Every couple of years, a flurry of stories appears about the most sampled piece of music since the invention of recorded music. I’m talking about the so called ‘Amen Break.’ In 1969, a soul band called the Winstons had their one and only hit with a song called “Colour Him Father.” On the flipside was an instrumental track called “Amen Brother” a melody that had been an early 1960s vocal hit (as “Amen” ) for Curtis Mayfield and the Impressions, to whose label the Winstons had once been signed, unsuccessfully. At the 1.26 point on “Amen Brother” drummer Gregory Coleman launches into the six second drum break that is his gift to posterity.

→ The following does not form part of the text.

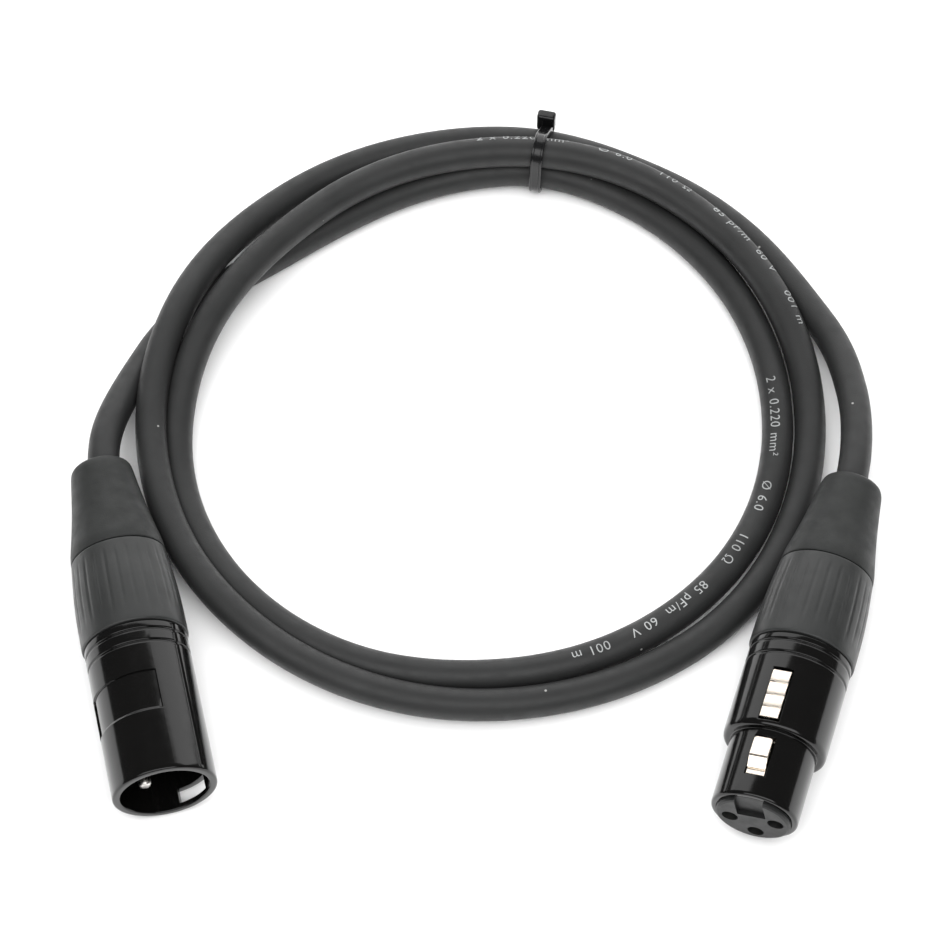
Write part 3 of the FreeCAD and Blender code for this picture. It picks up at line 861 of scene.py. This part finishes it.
def make_latch():
    """The latch lever: a hook in the nose window and a ribbed pad in the barrel's."""
    hook_back = 11.8
    profile = [
        (5.85, 3.7), (6.5, 3.7), (6.5, 4.8), (7.49, 4.9), (7.43, 5.85), (7.9, 5.95), (8.74, 7.65),
        (8.86, 7.95), (8.89, 8.2), (8.72, hook_back), (6.5, hook_back + 0.1), (6.5, 15.3),
        (9.9, 15.3), (9.84, 17.2),
    ]
    for rib_end in (19.9, 22.4, 25.0):
        profile += [(9.68, rib_end - 2.5), (9.80, rib_end - 2.42), (9.86, rib_end - 1.3)]
        profile += [(9.72, rib_end - 0.15)]
    profile += [(9.4, 25.2), (7.0, 25.2), (7.0, 16.6), (5.85, 16.2)]
    bm = bmesh.new()
    ends = [
        [bm.verts.new((across * MM, radius * MM, depth * MM)) for radius, depth in profile]
        for across in (-LATCH_WIDTH / 2, LATCH_WIDTH / 2)
    ]
    bm.faces.new(ends[0])
    bm.faces.new(ends[1][::-1])
    for index in range(len(profile)):
        after = (index + 1) % len(profile)
        bm.faces.new([ends[0][after], ends[0][index], ends[1][index], ends[1][after]])
    bmesh.ops.recalc_face_normals(bm, faces=bm.faces)
    corners = [
        edge for edge in bm.edges
        if all(-0.1 < vertex.co.z / MM - hook_back < 0.2 for vertex in edge.verts)
        and abs(edge.verts[0].co.x - edge.verts[1].co.x) < 0.1 * MM
    ]
    bevelled(bm, corners, 0.6, 5)
    sharp = [edge for edge in bm.edges if edge.calc_face_angle(0) > math.radians(40)]
    bevelled(bm, sharp, 0.1, 3, clamp_overlap=True)
    finished(bm, "latch_lever_plated", SOCKET_END, NICKEL, "latch", ["latch_lever"],
             sharp=50)


def make_latch_spring():
    """The leaf under the lever, from its foot in the shell to its tip under the pad."""
    foot, tip = Vector((3.35, 24.6)), Vector((6.55, 19.4))
    steps = 12
    lower = [foot.lerp(tip, step / steps) for step in range(steps + 1)]
    upper = [point + Vector((0.35, 0.2)) for point in lower]
    for line in (lower, upper):
        line.insert(0, Vector((line[0].x, 27.8)))
        line.append(Vector((line[-1].x, 18.2)))
    half = LEAF_WIDTH / 2
    bm = bmesh.new()
    sections = [
        [
            bm.verts.new((across * MM, point.x * MM, point.y * MM))
            for across, point in ((-half, under), (half, under), (half, over), (-half, over))
        ]
        for under, over in zip(lower, upper)
    ]
    for here, there in zip(sections, sections[1:]):
        for side in range(4):
            after = (side + 1) % 4
            bm.faces.new([here[side], here[after], there[after], there[side]])
    bm.faces.new(sections[0])
    bm.faces.new(sections[-1][::-1])
    bends = [SOCKET_END @ Vector((0, point.x * MM, point.y * MM)) for point in (foot, tip)]
    finished(bm, "latch_spring_leaf", SOCKET_END, SPRING, "lead", ["latch_spring"],
             blend=("latch", *bends))


# The tie

# The strands it holds, by distance from the coil's middle and by height
TIE_STRANDS = ((56.0, 4.1), (62.8, 4.1), (56.7, 9.7))


def tie_axes():
    """From the tie's own axes to the frame: +X runs out from the coil's middle and +Y is up."""
    turn = Matrix.Rotation(math.radians(TIE_ANGLE), 4, "Z") @ Matrix.Rotation(math.pi / 2, 4, "X")
    return Matrix.Translation(COIL_CENTRE) @ turn


def make_tie():
    """The strap drawn round the three strands, with two raised rails, and its locking head."""
    half = TIE_WIDTH / 2
    inside = CABLE_RADIUS + 0.05
    top = TIE_THICKNESS
    web = TIE_THICKNESS - 0.14
    # The strap's section, by height over its inside and by the way across
    section = [
        (0.0, -half + 0.1), (0.1, -half), (top - 0.15, -half), (top, -half + 0.15),
        (top, -half + 0.4), (web, -half + 0.55), (web, half - 0.55), (top, half - 0.4),
        (top, half - 0.15), (top - 0.15, half), (0.1, half), (0.0, half - 0.1),
    ]
    centres = [Vector(strand) for strand in TIE_STRANDS]
    bm = bmesh.new()
    loops = []
    previous = None
    steps = 120
    for step in range(steps):
        turn = math.radians(360 / steps * step)
        away = Vector((math.cos(turn), math.sin(turn)))
        centre = max(centres, key=lambda strand: strand.dot(away))
        strands = [centre]
        if previous is not None and previous != centre:
            # The strap leaves one strand here and runs straight to the next
            strands.insert(0, previous)
        for strand in strands:
            loop = []
            for rise, side in section:
                place = strand + away * (inside + rise)
                loop.append(bm.verts.new((place.x * MM, place.y * MM, side * MM)))
            loops.append(loop)
        previous = centre
    for here, there in zip(loops, loops[1:] + loops[:1]):
        for index in range(len(section)):
            after = (index + 1) % len(section)
            bm.faces.new([here[index], here[after], there[after], there[index]])

    def add_block(size, centre, offset, segments):
        block = bmesh.ops.create_cube(bm, size=1.0)["verts"]
        for vertex in block:
            vertex.co = (vertex.co * Vector(size) + centre) * MM
        corners = set(block)
        rims = [edge for edge in bm.edges if corners.issuperset(edge.verts)]
        bevelled(bm, rims, offset, segments)

    length, height, _ = TIE_HEAD
    middle = Vector((TIE_HEAD_START + length / 2, TIE_HEAD_BOTTOM + height / 2, TIE_HEAD_ASIDE))
    add_block(TIE_HEAD, middle, 0.6, 6)
    cut_end = Vector((TIE_HEAD_START + length - 0.2, middle.y + 0.6, middle.z))
    add_block((1.4, 0.9, 1.5), cut_end, 0.1, 2)
    finished(bm, "cable_tie_nylon", tie_axes(), NYLON, "lead", ["cable_tie"])


# The marks printed along the jacket

def set_marks(name):
    """The marks on a flat strip along X, as a mesh with points at several heights across it."""
    data = bpy.data.curves.new(name, "FONT")
    data.body = PRINT_WORDS
    data.size = PRINT_HEIGHT * MM / CAPITAL_HEIGHT
    data.space_character = 1.1
    data.space_word = 1.28
    data.offset = -0.018 * MM
    data.extrude = 0.02 * MM
    data.resolution_u = 3
    text = bpy.data.objects.new(name, data)
    bpy.context.scene.collection.objects.link(text)
    mesh = converted(text)
    bpy.data.objects.remove(text)
    bm = bmesh.new()
    bm.from_mesh(mesh)
    bpy.data.meshes.remove(mesh)
    levels = 8
    for step in range(1, levels):
        every = bm.verts[:] + bm.edges[:] + bm.faces[:]
        level = (0, PRINT_HEIGHT * MM * step / levels, 0)
        bmesh.ops.bisect_plane(bm, geom=every, plane_co=level, plane_no=(0, 1, 0), dist=1e-7)
    return bm


def wound_along(line):
    """The degrees wound round the coil's middle at each point of the cable's line."""
    wound = []
    for place in line:
        outward = place - COIL_CENTRE
        turn = 180 - math.degrees(math.atan2(outward.y, outward.x))
        if wound:
            turn = wound[-1] + turn_from(wound[-1], turn)
        elif turn > 180:
            turn -= 360
        wound.append(turn)
    return wound


def make_print(name, line, start, lean, lean_end):
    """The marks laid on the jacket from start degrees wound.

    They are lean degrees inward of its top line where they begin, and lean_end where they end.
    """
    bm = set_marks(name)
    lengths = [0.0]
    for before, place in zip(line, line[1:]):
        lengths.append(lengths[-1] + (place - before).length)
    first = next(index for index, turn in enumerate(wound_along(line)) if turn > start)
    extent = max(vertex.co.x for vertex in bm.verts)
    index = first
    for vertex in sorted(bm.verts, key=lambda item: item.co.x):
        reach = lengths[first] + vertex.co.x
        while lengths[index + 1] < reach:
            index += 1
        part = (reach - lengths[index]) / (lengths[index + 1] - lengths[index])
        centre = line[index].lerp(line[index + 1], part)
        along_here = (line[index + 1] - line[index - 1]).normalized()
        along_next = (line[index + 2] - line[index]).normalized()
        along = along_here.lerp(along_next, part).normalized()
        raised = (UP - along * UP.dot(along)).normalized()
        inward = along.cross(raised)
        lean_here = lean + (lean_end - lean) * vertex.co.x / extent
        angle = math.radians(lean_here) - (vertex.co.y / MM - PRINT_HEIGHT / 2) / CABLE_RADIUS
        away = raised * math.cos(angle) + inward * math.sin(angle)
        vertex.co = centre + away * ((CABLE_RADIUS + 0.005) * MM + vertex.co.z)
    finished(bm, name, Matrix.Identity(4), INK, "lead", [], sharp=60)


# Pieces that stay as the CAD has them

def dress_cad_nodes():
    """Gives each CAD node that stays in view its finish."""
    dressed = {
        FACE_PLASTIC: ("female_insert",),
        DARK_PLASTIC: ("male_insert", "male_chuck", "female_chuck"),
        GOLD: ("female_contact_1", "female_contact_2", "female_contact_3"),
        SPRING: ("male_ground_contact", "female_ground_contact"),
        CORE_RED: ("male_wire_hot", "female_wire_hot"),
        CORE_WHITE: ("male_wire_cold", "female_wire_cold"),
        COPPER: ("male_wire_shield", "female_wire_shield"),
    }
    for material, names in dressed.items():
        for name in names:
            for slot in nodes[name].material_slots:
                slot.material = material


make_camera()
centre_line = make_cable()
make_studio()
for side, connector, shoulder in (
    ("male", PIN_END, PIN_SHOULDER),
    ("female", SOCKET_END, SOCKET_SHOULDER),
):
    make_collar(side, connector, shoulder)
    make_boot(side, connector, shoulder)
make_pin_shell()
make_pins()
make_socket_shell()
make_latch()
make_latch_spring()
make_tie()
make_print("jacket_print_inner", centre_line, start=173.2, lean=14, lean_end=-4)
make_print("jacket_print_outer", centre_line, start=449, lean=-41, lean_end=-41)
dress_cad_nodes()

By last count – on Nate Silver’s 538 website last week the Amen Break is still far and away the world’s most sampled piece of music – on everything from NWA’s “ Straight Outa Compton” track to David Bowie to Oasis to Slipknot, Skrillex, Tyler the Creator, Jay Z, Lupe Fiasco, Salt’N’Pepa, Diplo, Janet Jackson, Prodigy, Drake etc etc to countless adverts, to the theme for the TV show Futurama, to the Sim City 4 video game… The full 225 page list of Amen Break samples starts here.

So ubiquitous did the Amen Break become in the mid 1990s that entire UK music genres (jungle, breakbeat hardcore) have been attributed to it. True, as the 538 article says, there may be a conscious hat tip going on by now, akin to how the Wilhelm Scream sound effect became a movie industry in-joke. Whatever. Here’s the original track. As mentioned, wait for Gregory Coleman to drop the Amen Break at about 1.26.

Here also, is a fascinating and well researched 2004 documentary which tells the story extremely well, and ends by contextualizing the Amen Break in the political debate over copyright, the development of art and cultural appropriation.

Finally, here’s a story about a funding drive carried out by a couple of British DJs last year, to try and (belatedly) give something back to the Winstons, who made no money from the global dissemination of their original snippet of work. Too late for Gregory Coleman. He died homeless in Atlanta, in 2006.